Dr. James G. Harris, a physician and surgeon of Muskogee, who is specializing in urology, was born on the 18th of February, 1889, in Muskogee county, and is a son of P. Collins and Mary A. (Davis) Harris, who were natives of Georgia and of Alabama respectively. The father served for two years with the Confederate army in the Civil war and was taken prisoner, being incarcerated for about a year. Soon after the war, owing to the fact that he was part Cherokee, he received an allotment from the government in Oklahoma, then Indian Territory, and removed to this state in 1866. Here he took up the occupation of farming and stock raising and continued to devote his attention to agricultural pursuits to the time of his death, which occurred in July, 1920, when he had reached the age of seventy-four years. His widow survives and yet occupies the old homestead. Dr. Harris is a nephew of Colonel Johnson Harris, a former chief of the Cherokee tribe, who died in Muskogee, September 25, 1921, at the age of sixty-five years.
Dr. Harris, spending his youthful days at the place of his nativity, pursued his education in the Cherokee Male Seminary at Tahlequah and also in the Northeastern State Normal School, likewise situated at Tahlequah. He afterward entered the University of Tennessee at Memphis in preparation for a professional career and was graduated as a medical student with the class of June, 1916, at which time his degree was conferred upon him. Returning to his home, he engaged in practice in Muskogee for a year and then entered the service in the World war, being commissioned a First Lieutenant in the Medical Corps. In May of the same year he received a commission as Captain. He treated venereal diseases for a year at the base hospital at Camp Bowie, Texas, and was assistant camp surgeon from September, 1918, until March, 1919, when he received his discharge on the 27th of that month. When the country no longer needed his aid, Dr. Harris returned to Muskogee, where he has since followed his profession and through the intervening period has specialized in urology. He has become recognized largely as an authority upon that branch of the profession in this section of the state, for he has constantly promoted his ability through wide study, reading and research. In addition to his professional interests he owns a farm in Muskogee County, where he and his three brothers specialize in raising pure Hereford cattle, the four brothers owning altogether one thousand acres of land.

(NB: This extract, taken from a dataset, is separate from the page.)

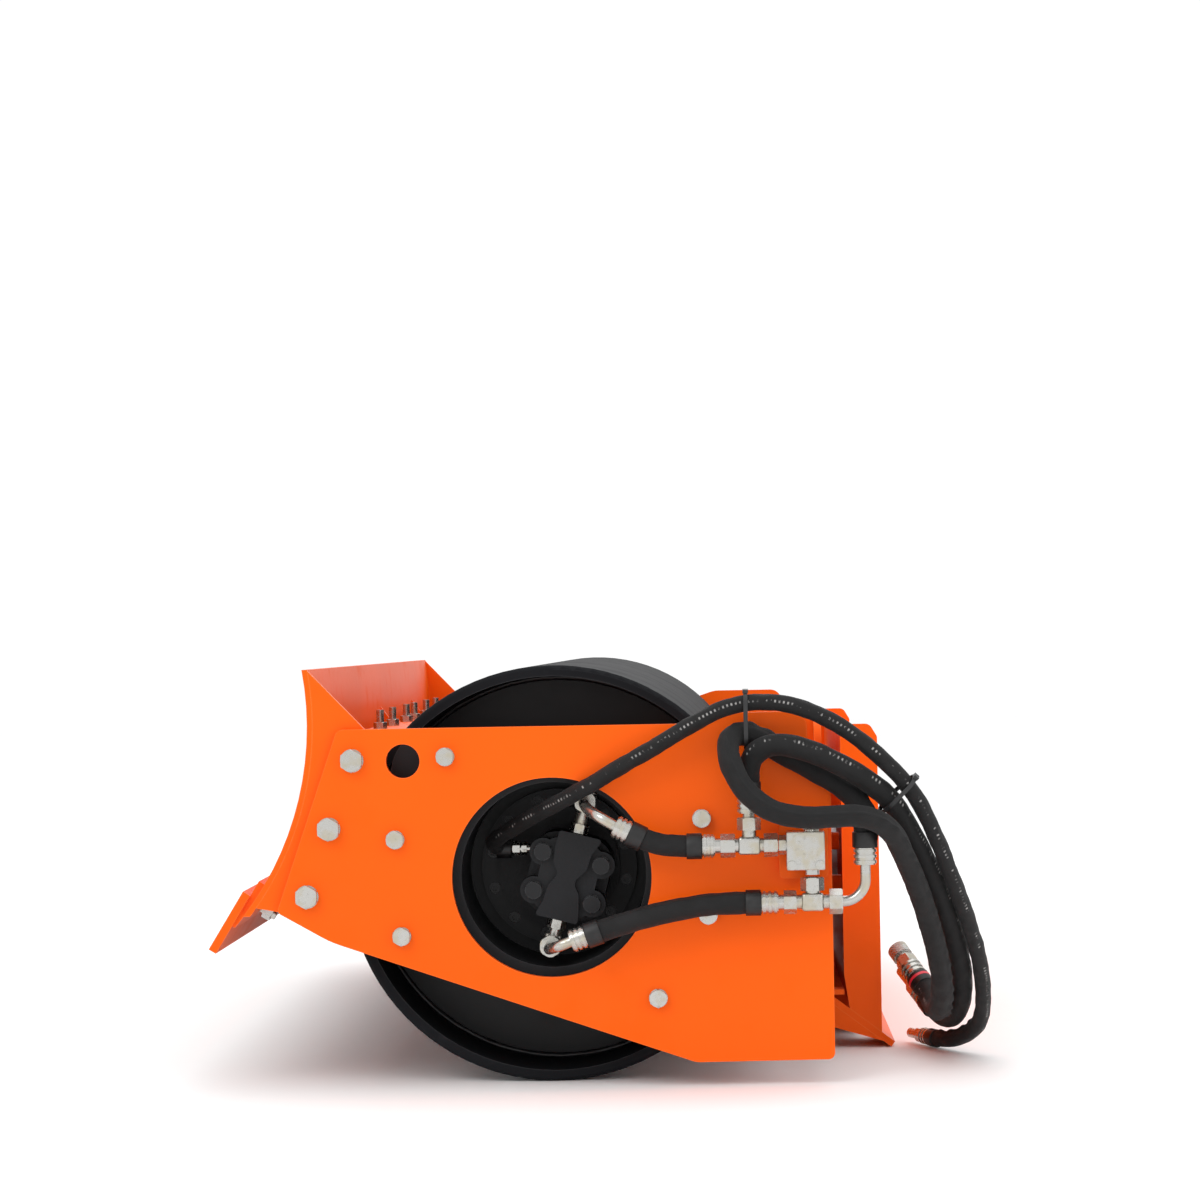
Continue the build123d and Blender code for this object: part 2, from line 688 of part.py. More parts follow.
def valve_adapters():
    """Screwed adapters that join the block to the two lines."""
    inlet = rod((331, -LINE_FACE, UPPER_LINE), (1, 0, 0), BLOCK_X - BLOCK_HALF - 331, 10.4)
    inlet += hexagon((327, -LINE_FACE, UPPER_LINE), (1, 0, 0), 11, 25)
    outlet = rod((VALVE_X, -LINE_FACE, BLOCK_Z - BLOCK_HALF), (0, 0, -1), 8, 10.4)
    return [inlet, outlet]


def relief_cartridge():
    base = (VALVE_X, -LINE_FACE, BLOCK_Z + BLOCK_HALF)
    body = rod(base, (0, 0, 1), 19, 11)
    for i in range(18):
        x, y = polar(11.4, 20 * i)
        body += rod((VALVE_X + x, -LINE_FACE + y, base[2] + 3), (0, 0, 1), 14, 1.1)
    return body + hexagon((VALVE_X, -LINE_FACE, base[2] + 19), (0, 0, 1), 6, 13)


def valve_screws():
    shapes = []
    for x in (BLOCK_X - 20, BLOCK_X + 20):
        start = (x, -LINE_FACE - BLOCK_HALF, BLOCK_Z - 20)
        shapes.append(rod(start, (0, -1, 0), 4, 6.5) + rod(start, (0, 1, 0), 2 * BLOCK_HALF, 4))
    return shapes


def valve_bracket():
    """A bent bracket welded to the side plate behind the valve block."""
    face = outline([(328, -6, 8), (398, -6, 8), (398, 80, 18), (328, 80, 18)])
    plate = slab(face, BLOCK_BACK, BLOCK_BACK + 8)
    legs = slab(Pos(332, 30) * Rectangle(8, 56), BLOCK_BACK + 8, -PLATE_FACE)
    legs += slab(Pos(394, 30) * Rectangle(8, 56), BLOCK_BACK + 8, -PLATE_FACE)
    return plate + legs


def return_elbow():
    """The swept steel elbow that turns the lower line up to the return hose."""
    y = -LINE_FACE
    points = [(398.1, y, LOWER_LINE), (431, y, LOWER_LINE), (450, y, LOWER_LINE + 19), (450, y, 16)]
    tube = bent_tube(points, 7.5)
    return tube + ferrule((450, y, 14), (0, 0, 1), 24)


def pressure_end():
    """The straight swivel end on the upper tee's branch."""
    base = (285, -LINE_FACE, UPPER_LINE + 40)
    return rod(base, (0, 0, 1), 6, 9) + ferrule((285, -LINE_FACE, UPPER_LINE + 46), (0, 0, 1), 22)


def drain_fitting():
    """The small case-drain adapter on the motor's left side, ending where the drain hose starts."""
    start = Vector(*DRAIN_PORT)
    out = Vector(-1, 0, 0)
    fitting = rod(start, out, 30, 6)
    return fitting + hexagon(start + out * 8, out, 8, 17) + hexagon(start + out * 18, out, 11, 19)


# ---------------------------------------------------------------- long hoses
DRAIN_ROUTE = [
    (-66, -850, 33), (-78, -850, 33), (-91, -858, 38), (-93, -875, 45), (-82, -890, 53),
    (-62, -908, 66), (-36, -930, 82), (-6, -958, 98), (24, -996, 114), (60, -1026, 134),
    (104, -1036, 160), (152, -1038, 186), (205, -1040, 218), (262, -1044, 246), (325, -1048, 250),
    (385, -1052, 232), (440, -1052, 198), (486, -1052, 156), (521, -1045, 116), (547, -1016, 66),
    (572, -978, 7), (600, -915, -64), (626, -845, -140), (637, -777, -200), (637, -712, -254),
    (614, -664, -281), (586, -624, -290), (568, -580, -290),
]
PRESSURE_ROUTE = [
    (285, -1049, 112), (285, -1049, 132), (286, -1054, 154), (294, -1062, 176), (318, -1068, 190),
    (356, -1070, 184), (402, -1070, 166), (446, -1058, 140), (488, -1036, 108), (521, -998, 52),
    (549, -953, -4), (576, -894, -70), (599, -824, -140), (607, -754, -194), (605, -698, -232),
    (595, -650, -254), (578, -612, -250), (562, -584, -230),
]
RETURN_ROUTE = [
    (450, -1049, 38), (450, -1049, 62), (449, -1044, 86), (438, -1034, 108), (412, -1028, 130),
    (376, -1026, 151), (338, -1026, 172), (306, -1028, 192), (277, -1037, 205), (258, -1058, 198),
    (256, -1084, 174), (268, -1100, 142), (290, -1106, 112), (324, -1108, 92), (366, -1108, 84),
    (410, -1106, 87), (452, -1096, 86), (488, -1068, 64), (507, -1024, 24), (528, -980, -22),
    (550, -918, -88), (569, -850, -160), (573, -784, -212), (570, -722, -236), (566, -672, -230),
    (560, -640, -212), (546, -616, -192),
]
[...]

Dr. Harris has always given his political allegiance to the democratic party since age conferred upon him the right of franchise. His religious faith is that of the Methodist Episcopal church, and fraternally he is connected with the Masons, having not only taken the degrees of the blue lodge but has also attained to the thirty-second degree of the Scottish Rite in the consistory at Dallas, Texas, and is a member of the Mystic Shrine. Along strictly professional lines he is connected with the Muskogee County Medical Society, the Oklahoma State Medical Society, the Southern Medical Association and the American Medical Association and thus keeps in touch with the trend of modern professional thought and progress. He holds to high ideals in his chosen life work and has made his service of great worth to his fellowmen.